▸ WRITTEN EXERCISE:
Would you return the complete listing below word for word?

▸ STORED DATA:
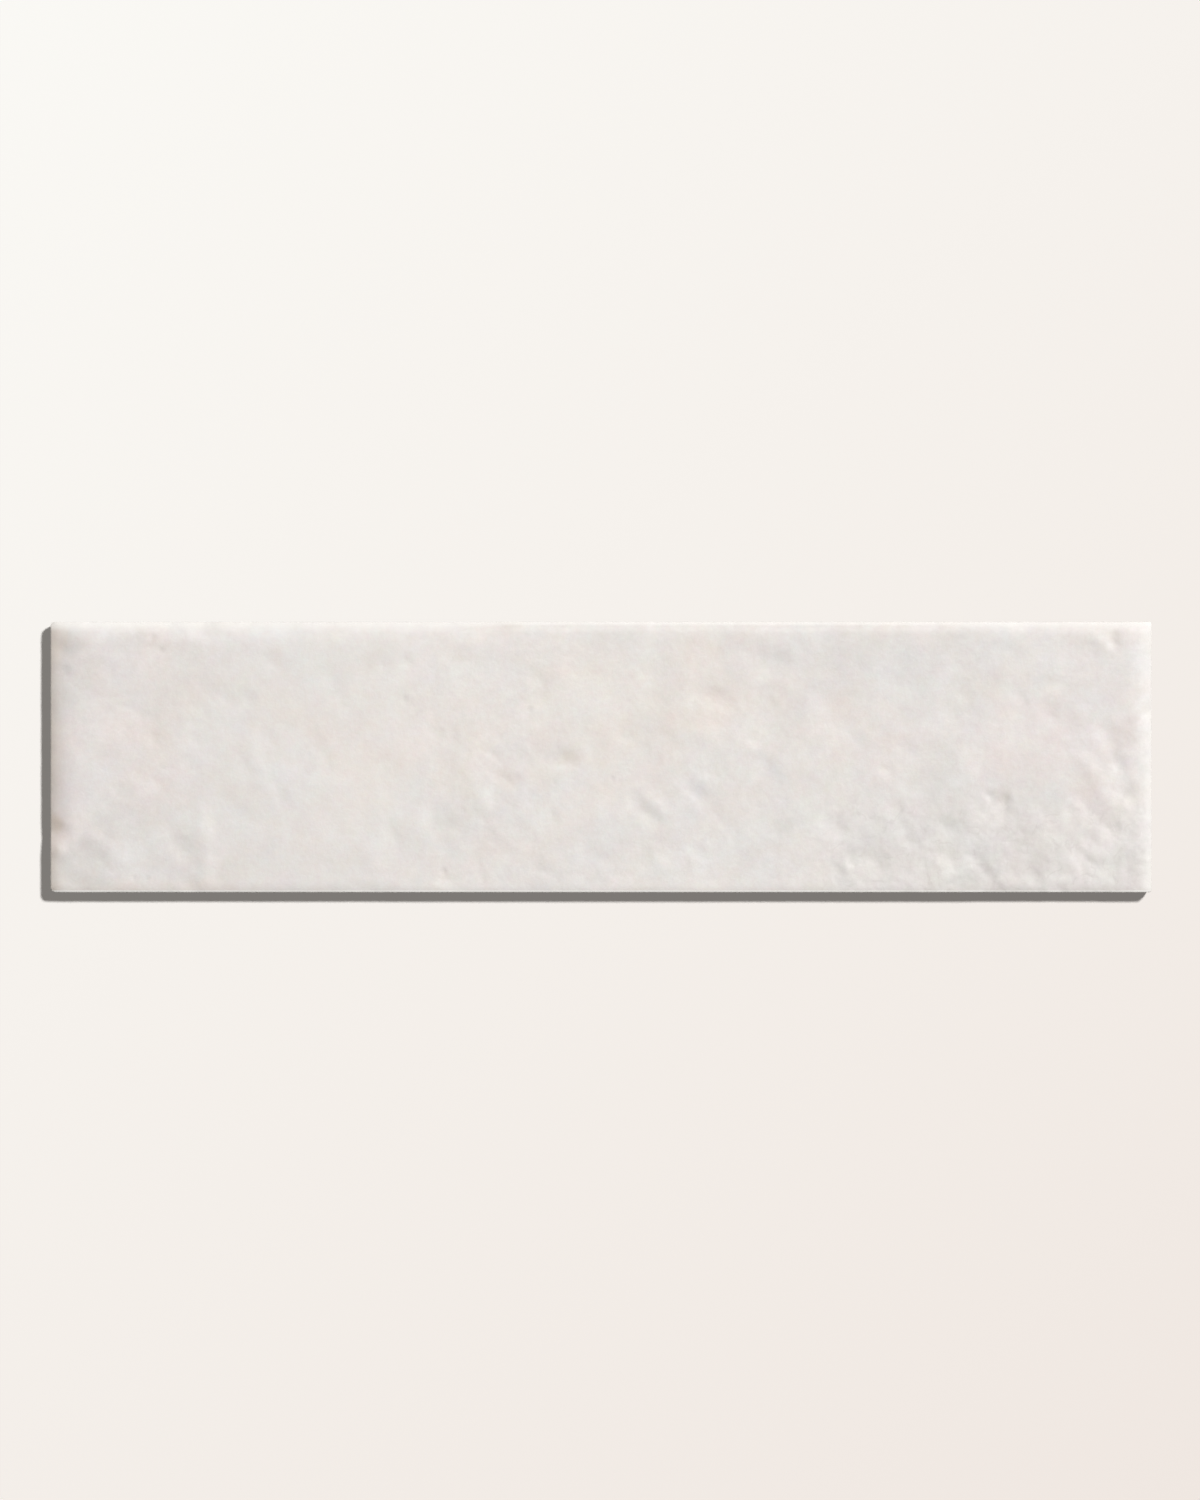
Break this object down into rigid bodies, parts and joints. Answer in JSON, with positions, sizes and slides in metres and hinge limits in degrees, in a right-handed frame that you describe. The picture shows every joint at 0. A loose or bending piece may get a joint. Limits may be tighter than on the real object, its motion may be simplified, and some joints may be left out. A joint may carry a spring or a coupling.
{
  "type": "porcelain parquet tile",
  "caption": "Long narrow glazed porcelain wall or floor tile with an uneven, hand-pressed looking face, rolled edges and a keyed back.",
  "frame": {"origin": "middle of the back, on the plane of the ribs that the tile is bedded on", "axes": "+X along the tile's length, +Y across its width, +Z out of the glazed face"},
  "size_m": [0.246, 0.0604, 0.009],
  "materials": {
    "glaze": "warm off-white satin glaze with faint pink and grey clouding over a pale fired body"
  },
  "bodies": {
    "root": {"tile": "glaze"}
  },
  "joints": []
}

▸ RESPONSE TO THIS TASK:
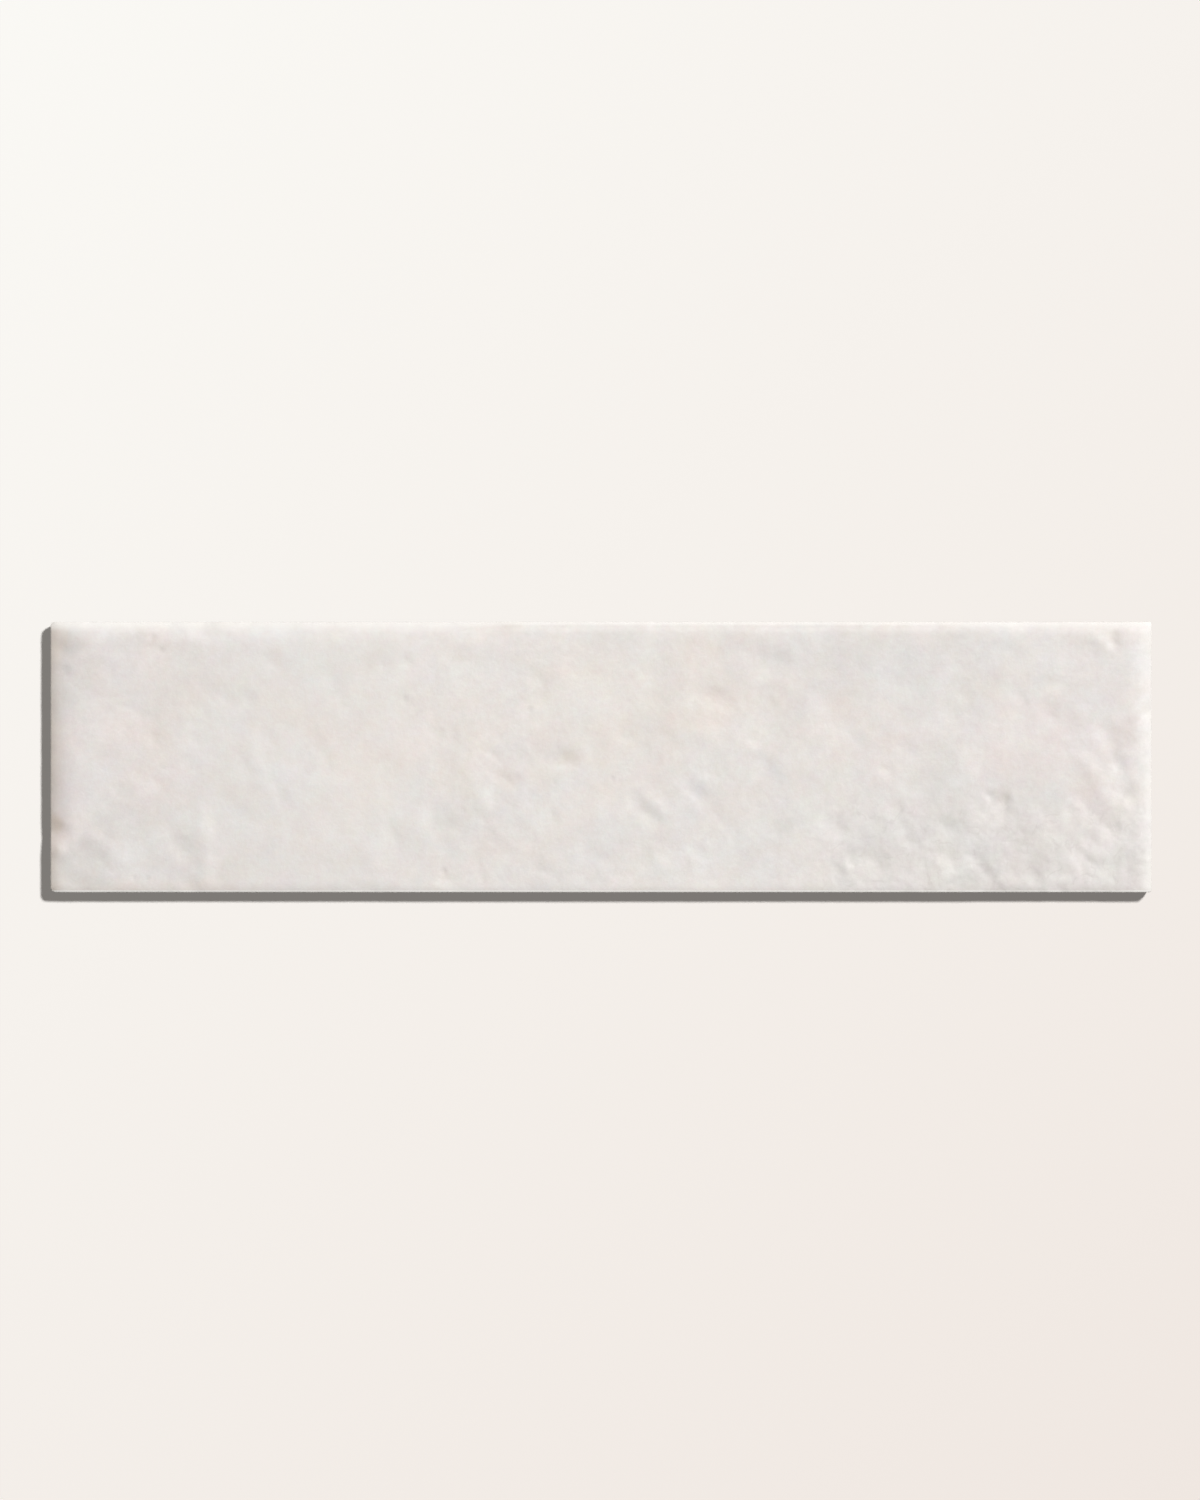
Break this object down into rigid bodies, parts and joints. Answer in JSON, with positions, sizes and slides in metres and hinge limits in degrees, in a right-handed frame that you describe. The picture shows every joint at 0. A loose or bending piece may get a joint. Limits may be tighter than on the real object, its motion may be simplified, and some joints may be left out. A joint may carry a spring or a coupling.
{
  "type": "porcelain parquet tile",
  "caption": "Long narrow glazed porcelain wall or floor tile with an uneven, hand-pressed looking face, rolled edges and a keyed back.",
  "frame": {"origin": "middle of the back, on the plane of the ribs that the tile is bedded on", "axes": "+X along the tile's length, +Y across its width, +Z out of the glazed face"},
  "size_m": [0.246, 0.0604, 0.009],
  "materials": {
    "glaze": "warm off-white satin glaze with faint pink and grey clouding over a pale fired body"
  },
  "bodies": {
    "root": {"tile": "glaze"}
  },
  "joints": []
}